WRITTEN INSTRUCTION: Find the line containing "if empty is" and copy it exactly, along with every line after it up to and including the line containing "for node in". Copy nothing else.
** Begin **
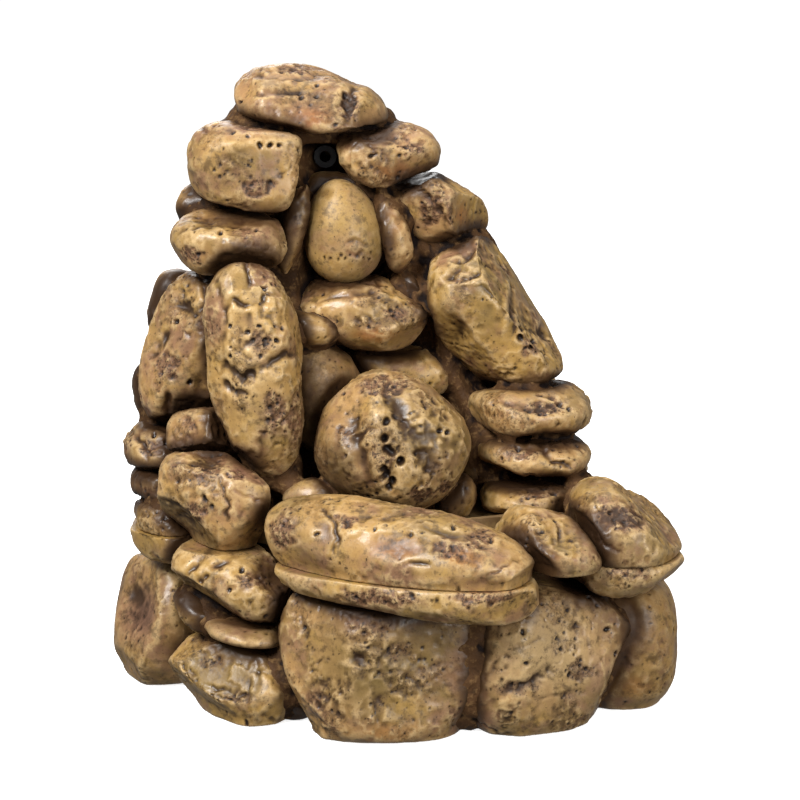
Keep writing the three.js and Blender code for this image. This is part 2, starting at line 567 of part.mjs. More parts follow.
function pumpHousing() {
  const well = rod("x", ROTOR.radius + RUNNING, MOTOR_LEFT - 1, ROTOR_RIGHT + 1, AXIS, 24);
  const socket = rod("x", ROTOR.shaft + 0.15, ROTOR_RIGHT, SHAFT_RIGHT + 0.3, AXIS);
  let housing = pumpBody(MOTOR_LEFT, MOTOR_RIGHT);
  for (let i = 0; i < COOLING_SLOTS.count; i++) {
    const x = MOTOR_LEFT + COOLING_SLOTS.first + i * COOLING_SLOTS.pitch;
    const slot = box(COOLING_SLOTS.width, PUMP.width - 12, 2, x, PUMP.y, PUMP_FOOT + PUMP.height);
    housing = housing.subtract(slot);
  }
  return housing.subtract(well).subtract(socket);
}

// The cover over the blades, with the barb that the hose is pushed on to. A bar across the intake holds
// the shaft's end.
function voluteCover() {
  const chamber = rod("x", ROTOR.bladeRadius + 1.5, VOLUTE_LEFT + 4, VOLUTE_RIGHT + 1, AXIS, 32);
  const bar = box(4, INTAKE.bar, 30, VOLUTE_LEFT + 2, ...AXIS);
  const intake = rod("x", INTAKE.radius, VOLUTE_LEFT - 1, VOLUTE_LEFT + 5, AXIS, 24).subtract(bar);
  const socket = rod("x", ROTOR.shaft + 0.15, SHAFT_LEFT - 0.3, VOLUTE_LEFT + 5, AXIS);
  const outlet = [PUMP.x, PUMP.y];
  const top = PUMP_FOOT + PUMP.height;
  const barb = rod("z", HOSE.bore - GAP, top - 1, HOSE.foot + 12, outlet, 16);
  const neck = rod("z", HOSE.outer, top - 1, HOSE.foot - GAP, outlet, 16);
  const bore = rod("z", HOSE.bore - 1.5, PUMP_Z + 5, HOSE.foot + 15, outlet, 12);
  const body = pumpBody(VOLUTE_LEFT, VOLUTE_RIGHT).add(neck).add(barb);
  return body.subtract(chamber).subtract(intake).subtract(socket).subtract(bore);
}

// The magnet and its blades in one moulding, free on the shaft.
function impeller() {
  const hubLeft = VOLUTE_LEFT + 5;
  const hub = rod("x", 4, hubLeft, ROTOR_LEFT + 1, AXIS, 20);
  const magnet = rod("x", ROTOR.radius, ROTOR_LEFT, ROTOR_RIGHT, AXIS, 24);
  let rotor = hub.add(magnet);
  for (let i = 0; i < ROTOR.bladeCount; i++) {
    const width = VOLUTE_RIGHT - hubLeft - 1;
    const blade = new THREE.BoxGeometry(width, ROTOR.bladeThick, ROTOR.bladeRadius - 2);
    blade.translate((hubLeft + VOLUTE_RIGHT - 1) / 2, 0, (ROTOR.bladeRadius + 2) / 2);
    blade.rotateX((i / ROTOR.bladeCount) * 2 * Math.PI).translate(0, ...AXIS);
    rotor = rotor.add(solid(blade));
  }
  return rotor.subtract(rod("x", ROTOR.shaft + 0.12, hubLeft - 5, ROTOR_RIGHT + 5, AXIS));
}

// A slotted cap over the intake. It pulls off for cleaning.
const GRILLE_RIGHT = VOLUTE_LEFT - GAP;
const GRILLE_LEFT = GRILLE_RIGHT - GRILLE.length;
const SLIDER_Z = PUMP_Z - 8;

function intakeGrille() {
  const inside = pumpBody(GRILLE_LEFT + GRILLE.wall, GRILLE_RIGHT + 1, GRILLE.wall);
  let grille = pumpBody(GRILLE_LEFT, GRILLE_RIGHT).subtract(inside);
  for (let i = 0; i < INTAKE.slots; i++) {
    const y = PUMP.y + (i - (INTAKE.slots - 1) / 2) * INTAKE.slotPitch;
    grille = grille.subtract(box(10, INTAKE.slotWidth, INTAKE.slotHeight, GRILLE_LEFT, y, PUMP_Z + 5));
  }
  const slot = box(10, SLIDER.travel + SLIDER.width + 1, SLIDER.height, GRILLE_LEFT, PUMP.y, SLIDER_Z);
  return grille.subtract(slot);
}

// The flow control: a knob outside the grille and a shutter inside it, joined through a slot.
function flowSlider() {
  const y = PUMP.y - SLIDER.travel / 2;
  const z = SLIDER_Z;
  const inner = GRILLE_LEFT + GRILLE.wall + GAP;
  const outer = GRILLE_LEFT - GAP;
  const stem = box(inner - outer + 1, SLIDER.width, SLIDER.height - 0.8, (inner + outer) / 2, y, z);
  const knob = box(2.4, SLIDER.width + 1, 8, outer - 1.2, y, z);
  const shutter = box(1.6, SLIDER.width + 4, 10, inner + 0.8, y, z);
  return stem.add(knob).add(shutter);
}

// The rubber sleeve where the lead enters the motor, with its bore.
function cordGland() {
  const place = [MOTOR_RIGHT - GLAND.inset, PUMP_Z + GLAND.rise];
  const back = PUMP.y + PUMP.width / 2 + GAP;
  const sleeve = rod("y", GLAND.radius, back, back + GLAND.length, place, 16);
  return sleeve.subtract(rod("y", GLAND.bore, back + 2, back + GLAND.length + 1, place, 12));
}

function suctionCup(x, y) {
  const profile = [
    [0, 2.6],
    [CUP.radius - 2, 0],
    [CUP.radius, 0],
    [CUP.radius - 1, 1.4],
    [5, 3.4],
    [5, CUP.height],
    [0, CUP.height],
  ];
  return turned(profile, x, y, BOWL.floor + GAP, 16);
}

// ---- The whole fountain ----

const fountain = new THREE.Group();
const basin = new THREE.Group();
const tower = new THREE.Group();
const pump = new THREE.Group();
basin.add(pump);
fountain.add(basin, tower);

const STONE_GROUPS = { basin, tower };
for (const { name, body, casting, at } of shapeStones()) {
  const material = name.includes("lip") || name === "egg_stone" ? MATERIALS.paleStone : MATERIALS.stone;
  STONE_GROUPS[casting].add(part(name, body, material, at));
}

basin.add(part("basin_shell", basinShell(), MATERIALS.casting));
tower.add(part("splash_tray", splashTray(), MATERIALS.casting, [BOWL.x, BOWL.y, SEAM_Z]));
tower.add(part("tower_shell", towerShell(), MATERIALS.casting, [NICHE[0].x, NICHE[0].y, TRAY_TOP]));
tower.add(part("outlet_hose", outletHose(), MATERIALS.vinyl, HOSE_ROUTE[0]));
tower.add(part("spout_elbow", spoutElbow(), MATERIALS.pumpPlastic, [SPOUT.x, SPOUT.tip, SPOUT.z]));

const pumpAt = [PUMP.x, ...AXIS];
const shaft = rod("x", ROTOR.shaft, SHAFT_LEFT, SHAFT_RIGHT, AXIS, 12);
pump.add(part("pump_housing", pumpHousing(), MATERIALS.pumpPlastic, pumpAt));
pump.add(part("volute_cover", voluteCover(), MATERIALS.pumpPlastic, pumpAt));
pump.add(part("impeller_shaft", shaft, MATERIALS.ceramic, pumpAt));
pump.add(part("impeller", impeller(), MATERIALS.magnet, pumpAt));
pump.add(part("intake_grille", intakeGrille(), MATERIALS.pumpBlue, pumpAt));
pump.add(part("flow_slider", flowSlider(), MATERIALS.pumpPlastic, pumpAt));
pump.add(part("cord_gland", cordGland(), MATERIALS.rubber, pumpAt));

[VOLUTE_LEFT + 9, MOTOR_RIGHT - 9].forEach((x, i) => {
  const cup = suctionCup(x, PUMP.y);
  pump.add(part(`suction_cup_${i + 1}`, cup, MATERIALS.rubber, [x, PUMP.y, BOWL.floor]));
});

export default fountain;
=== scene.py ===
"""A tabletop water fountain made to look like stacked river stones: cast resin, painted in ochre and umber.

Each stone is grown from its CAD solid: remeshed fine, rounded, then carved with facets, creases, cracks and
pits. The carving also leaves vertex attributes that the paint reads: how hollow a place is, how near it is
to another stone, and where each wash of colour lies. The hollows, creases, pits and the edges near another
stone are darkened partly as an umber wash and partly as painted shade, and some marks are painted shade,
painted warm bounce light and painted light. Lengths are millimetres unless a comment says metres.
"""

import json
import math

import bmesh
import bpy
import numpy as np
import openvdb
from mathutils import Euler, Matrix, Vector


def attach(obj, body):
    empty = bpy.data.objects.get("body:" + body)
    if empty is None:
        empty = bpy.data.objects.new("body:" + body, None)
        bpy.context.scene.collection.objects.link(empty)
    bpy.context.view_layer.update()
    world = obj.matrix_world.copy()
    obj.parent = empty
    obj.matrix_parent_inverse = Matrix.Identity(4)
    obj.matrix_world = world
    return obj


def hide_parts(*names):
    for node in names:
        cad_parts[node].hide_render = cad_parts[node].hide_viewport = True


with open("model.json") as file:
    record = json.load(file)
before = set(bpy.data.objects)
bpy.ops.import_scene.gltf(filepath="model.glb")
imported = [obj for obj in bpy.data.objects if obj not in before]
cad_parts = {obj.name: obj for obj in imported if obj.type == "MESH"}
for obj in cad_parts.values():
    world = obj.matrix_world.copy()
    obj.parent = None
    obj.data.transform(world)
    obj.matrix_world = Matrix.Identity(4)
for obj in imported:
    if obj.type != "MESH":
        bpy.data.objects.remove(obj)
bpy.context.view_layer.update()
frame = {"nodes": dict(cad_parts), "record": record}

MM = 0.001  # Blender works in metres
NODES = frame["nodes"]
BODIES = frame["record"]["behaviour"]["bodies"]

# The camera, as the photograph was taken.
VIEW_ELEVATION = 13.0
VIEW_DISTANCE = 1100.0
VIEW_TARGET = (0.0, 0.0, 128.0)
LENS = 108.8

# The parting line: the tower's stones start above it, the basin's end below it.
TOWER_FLOOR = 73.15
BASIN_TOP = 72.85

FINE = 0.8  # size of the quads on the stones that face the viewer
COARSE = 1.15  # and on those behind
ROUNDING = 2.4  # how far the smoothing softens a stone's edges
LUMP_SEED = 11
CREVICE_REACH = 13.0  # how far from a neighbour a stone still gets painted shade, partly an umber wash
CREVICE_CUT = 5.0  # and how far it is drawn in
CREVICE_DEPTH = 1.4
FACET_EDGE = 1.2  # how softly a shaved facet meets the rest
CHIP_EDGE = 1.8  # and a broad chipped face
CHIP_COUNT = 9
CHIPPED_WEAR = 0.5  # a stone with more wear than this is chipped
LUMP_SIZE = 23  # broad lumps, and the shallow hollows between them
LUMP_HEIGHT = 1.2
HOLLOW_SIZE = 27
HOLLOW_DEPTH = 2.4
CRACK_SIZE = 15  # fine jagged cracks
CRACK_DEPTH = 0.8
PATCH_SIZE = 14  # rough patches, and the grit on them
GRIT_SIZE = 2.2
GRIT_HEIGHT = 0.7
DEEPEST = 5.5  # no carving goes deeper than this, or stands out further than that
PROUDEST = 1.8
BROAD_REACH = 2.2  # a place is a hollow or a bump against the surface smoothed this far
FULL_HOLLOW = 0.9  # and this is a full one

MORTAR_CELL = 1.8  # the grid that the mortar is made on
MORTAR_BAND = 8.0  # how many cells round a surface know their distance from it
MORTAR_BLEND = 12.0  # the fillets between stones, and between stones and wall
WALL_BLEND = 7.0
MORTAR_SUNK = 2.6  # how far under a stone's face the mortar stays
MORTAR_SKIN = 0.4  # how far it stands out from the shell's wall
MORTAR_LUMPS = 0.8
WALL_LUMPS = 0.15  # the share of the lumps that is left on the bowl's wall and in the hollow
CRUMB_POINTS = 800  # a separate bit of mortar with fewer points than this is left out
BASIN_SHORT = 0.2  # how far the bowl's mortar stops short of the table and of the parting line
TOWER_SHORT = 0.3  # and the tower's of the parting line
OVER_ALL = 400.0  # a height over the whole fountain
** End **
ANSWER TO THE EXERCISE:
    if empty is None:
        empty = bpy.data.objects.new("body:" + body, None)
        bpy.context.scene.collection.objects.link(empty)
    bpy.context.view_layer.update()
    world = obj.matrix_world.copy()
    obj.parent = empty
    obj.matrix_parent_inverse = Matrix.Identity(4)
    obj.matrix_world = world
    return obj


def hide_parts(*names):
    for node in names:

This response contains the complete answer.